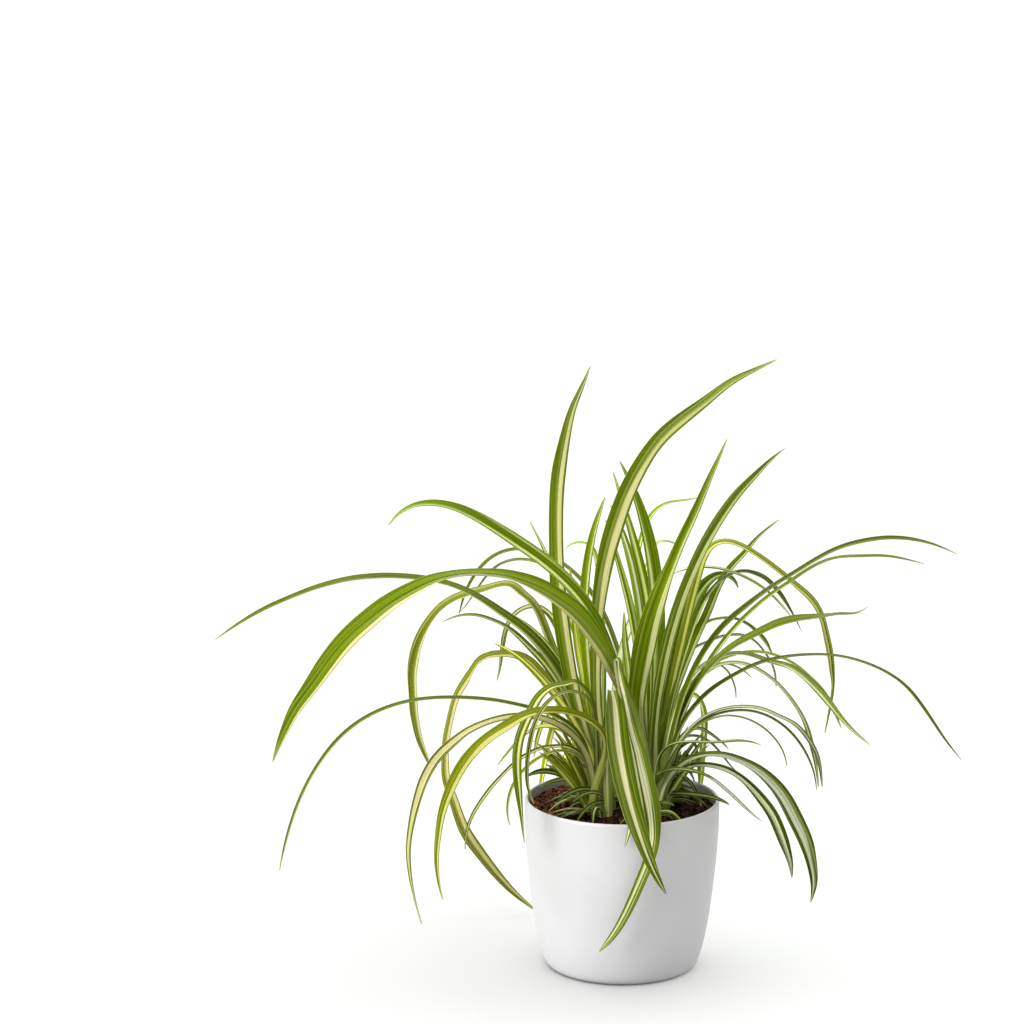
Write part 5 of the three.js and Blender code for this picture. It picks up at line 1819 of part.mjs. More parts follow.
// ---- soil: coarse and uneven, a little higher at the back left, level under the crowns
const CROWNS = {
  left: { x: -13, y: 1.5, rx: 9.5, ry: 26.5 },
  right: { x: 21, y: 1, rx: 9.5, ry: 27 },
};
function soilHeight(x, y, z) {
  const lumps =
    0.42 * Math.sin(0.29 * x + 1.3) * Math.cos(0.26 * y + 0.4) +
    0.34 * Math.sin(0.47 * x - 0.41 * y + 2.1) +
    0.22 * Math.cos(0.83 * x + 0.21 * y);
  const slope = -0.006 * x + 0.004 * y;
  let h = z + lumps + slope;
  for (const c of Object.values(CROWNS)) {
    const d = Math.hypot((x - c.x) / (c.rx + 3), (y - c.y) / (c.ry + 3));
    const k = Math.min(1, Math.max(0, (1.5 - d) / 0.5));
    h = h * (1 - k) + Math.min(h, CROWN_BOTTOM - 0.5) * k;
  }
  return h;
}
const soilProfile = [
  [0, FLOOR_TOP + SOIL_GAP],
  [43.6, FLOOR_TOP + SOIL_GAP],
  [48.1, 6.9],
  [51.4, 13.2],
  [54.6 - SOIL_GAP - 0.1, 25],
  [57 - SOIL_GAP - 0.1, 40],
  [59.4 - SOIL_GAP - 0.1, 60],
  [61.2 - SOIL_GAP - 0.1, 84],
  [62.2 - SOIL_GAP - 0.1, 104],
  [61.6, SOIL_LEVEL - 0.6],
  [57, SOIL_LEVEL],
  [51, SOIL_LEVEL],
  [44.5, SOIL_LEVEL],
  [38, SOIL_LEVEL],
  [31, SOIL_LEVEL],
  [24, SOIL_LEVEL],
  [16, SOIL_LEVEL],
  [8, SOIL_LEVEL],
  [0, SOIL_LEVEL],
];

// ---- crowns: low mounds of packed leaf bases that rest on the soil
function crown({ x, y, rx, ry }) {
  const g = turned(
    [
      [0, CROWN_BOTTOM],
      [0.9, CROWN_BOTTOM],
      [1, CROWN_BOTTOM + 1.1],
      [0.93, CROWN_TOP - 0.6],
      [0.7, CROWN_TOP - 0.1],
      [0, CROWN_TOP],
    ],
    28,
  );
  g.applyMatrix4(new THREE.Matrix4().makeScale(rx, ry, 1).setPosition(x, y, 0));
  return g;
}

const group = new THREE.Group();
function add(name, geometry, color, roughness) {
  const mesh = new THREE.Mesh(geometry, material(color, roughness));
  mesh.name = name;
  group.add(mesh);
}

add("pot", turned(potProfile, POT_SEGMENTS), 0xe9ebe8, 0.55);
add("soil", turned(soilProfile, SOIL_SEGMENTS, soilHeight, 9), 0x4a3428, 0.95);
add("crown_left", joined([crown(CROWNS.left), ...SMALL_LEFT.map(ribbon)]), 0x8a8a5c, 0.6);
add("crown_right", joined([crown(CROWNS.right), ...SMALL_RIGHT.map(ribbon)]), 0x7f8a66, 0.6);
for (const [name, colour, blades] of LEAVES)
  add(
    name,
    blades.length === 1 ? ribbon(blades[0]) : joined(blades.map(ribbon)),
    LEAF_COLOURS[colour],
    0.5,
  );

export default group;
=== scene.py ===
import math

import bpy
import numpy as np
from mathutils import Matrix, Vector


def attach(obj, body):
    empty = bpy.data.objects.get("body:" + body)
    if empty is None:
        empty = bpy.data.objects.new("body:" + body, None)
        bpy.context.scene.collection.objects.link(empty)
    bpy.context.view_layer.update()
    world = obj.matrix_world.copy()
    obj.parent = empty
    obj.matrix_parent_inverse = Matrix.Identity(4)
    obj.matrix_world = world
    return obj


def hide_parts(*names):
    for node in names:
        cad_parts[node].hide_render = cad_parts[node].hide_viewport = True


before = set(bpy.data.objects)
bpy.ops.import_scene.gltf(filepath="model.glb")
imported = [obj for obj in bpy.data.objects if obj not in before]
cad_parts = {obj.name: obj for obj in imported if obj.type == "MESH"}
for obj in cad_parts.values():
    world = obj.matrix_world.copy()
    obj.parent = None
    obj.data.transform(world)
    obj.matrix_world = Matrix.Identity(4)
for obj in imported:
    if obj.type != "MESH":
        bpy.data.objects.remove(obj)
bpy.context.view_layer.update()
RNG = np.random.default_rng(20611)


# ------------------------------------------------------------------ helpers
def srgb(r, g, b):
    """Screen colour 0-255 to linear."""
    out = []
    for v in (r, g, b):
        v = v / 255.0
        out.append(v / 12.92 if v <= 0.04045 else ((v + 0.055) / 1.055) ** 2.4)
    return tuple(out)


def mesh_object(name, verts, faces, material, attrs=None, smooth=True):
    """A mesh object from arrays. faces is an int array of quads or a list of arrays of one size each."""
    me = bpy.data.meshes.new(name)
    groups = faces if isinstance(faces, list) else [faces]
    verts = np.asarray(verts, np.float32)
    sizes = np.concatenate([np.full(len(g), g.shape[1], np.int32) for g in groups])
    flat = np.concatenate([g.reshape(-1) for g in groups]).astype(np.int32)
    me.vertices.add(len(verts))
    me.vertices.foreach_set("co", verts.reshape(-1))
    me.loops.add(len(flat))
    me.loops.foreach_set("vertex_index", flat)
    me.polygons.add(len(sizes))
    starts = np.concatenate([[0], np.cumsum(sizes)[:-1]]).astype(np.int32)
    me.polygons.foreach_set("loop_start", starts)
    me.polygons.foreach_set("loop_total", sizes)
    me.update(calc_edges=True)
    me.validate()
    if smooth:
        me.polygons.foreach_set("use_smooth", np.ones(len(me.polygons), bool))
    for key, val in (attrs or {}).items():
        val = np.asarray(val, np.float32)
        if val.ndim == 1:
            a = me.attributes.new(key, "FLOAT", "POINT")
            a.data.foreach_set("value", val)
        elif val.shape[1] == 3:
            a = me.attributes.new(key, "FLOAT_VECTOR", "POINT")
            a.data.foreach_set("vector", val.reshape(-1))
        else:
            a = me.attributes.new(key, "FLOAT_COLOR", "POINT")
            a.data.foreach_set("color", val.reshape(-1))
    me.materials.append(material)
    ob = bpy.data.objects.new(name, me)
    bpy.context.scene.collection.objects.link(ob)
    return ob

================

▶ _Problem description_: Return exactly the lines from the line that has "POT_SEGMENTS), 0xe9ebe8, 0.55);" to the line that has "bpy.data.objects.remove(obj)", both of them included.

▶ _Written reply_:
add("pot", turned(potProfile, POT_SEGMENTS), 0xe9ebe8, 0.55);
add("soil", turned(soilProfile, SOIL_SEGMENTS, soilHeight, 9), 0x4a3428, 0.95);
add("crown_left", joined([crown(CROWNS.left), ...SMALL_LEFT.map(ribbon)]), 0x8a8a5c, 0.6);
add("crown_right", joined([crown(CROWNS.right), ...SMALL_RIGHT.map(ribbon)]), 0x7f8a66, 0.6);
for (const [name, colour, blades] of LEAVES)
  add(
    name,
    blades.length === 1 ? ribbon(blades[0]) : joined(blades.map(ribbon)),
    LEAF_COLOURS[colour],
    0.5,
  );

export default group;
=== scene.py ===
import math

import bpy
import numpy as np
from mathutils import Matrix, Vector


def attach(obj, body):
    empty = bpy.data.objects.get("body:" + body)
    if empty is None:
        empty = bpy.data.objects.new("body:" + body, None)
        bpy.context.scene.collection.objects.link(empty)
    bpy.context.view_layer.update()
    world = obj.matrix_world.copy()
    obj.parent = empty
    obj.matrix_parent_inverse = Matrix.Identity(4)
    obj.matrix_world = world
    return obj


def hide_parts(*names):
    for node in names:
        cad_parts[node].hide_render = cad_parts[node].hide_viewport = True


before = set(bpy.data.objects)
bpy.ops.import_scene.gltf(filepath="model.glb")
imported = [obj for obj in bpy.data.objects if obj not in before]
cad_parts = {obj.name: obj for obj in imported if obj.type == "MESH"}
for obj in cad_parts.values():
    world = obj.matrix_world.copy()
    obj.parent = None
    obj.data.transform(world)
    obj.matrix_world = Matrix.Identity(4)
for obj in imported:
    if obj.type != "MESH":
        bpy.data.objects.remove(obj)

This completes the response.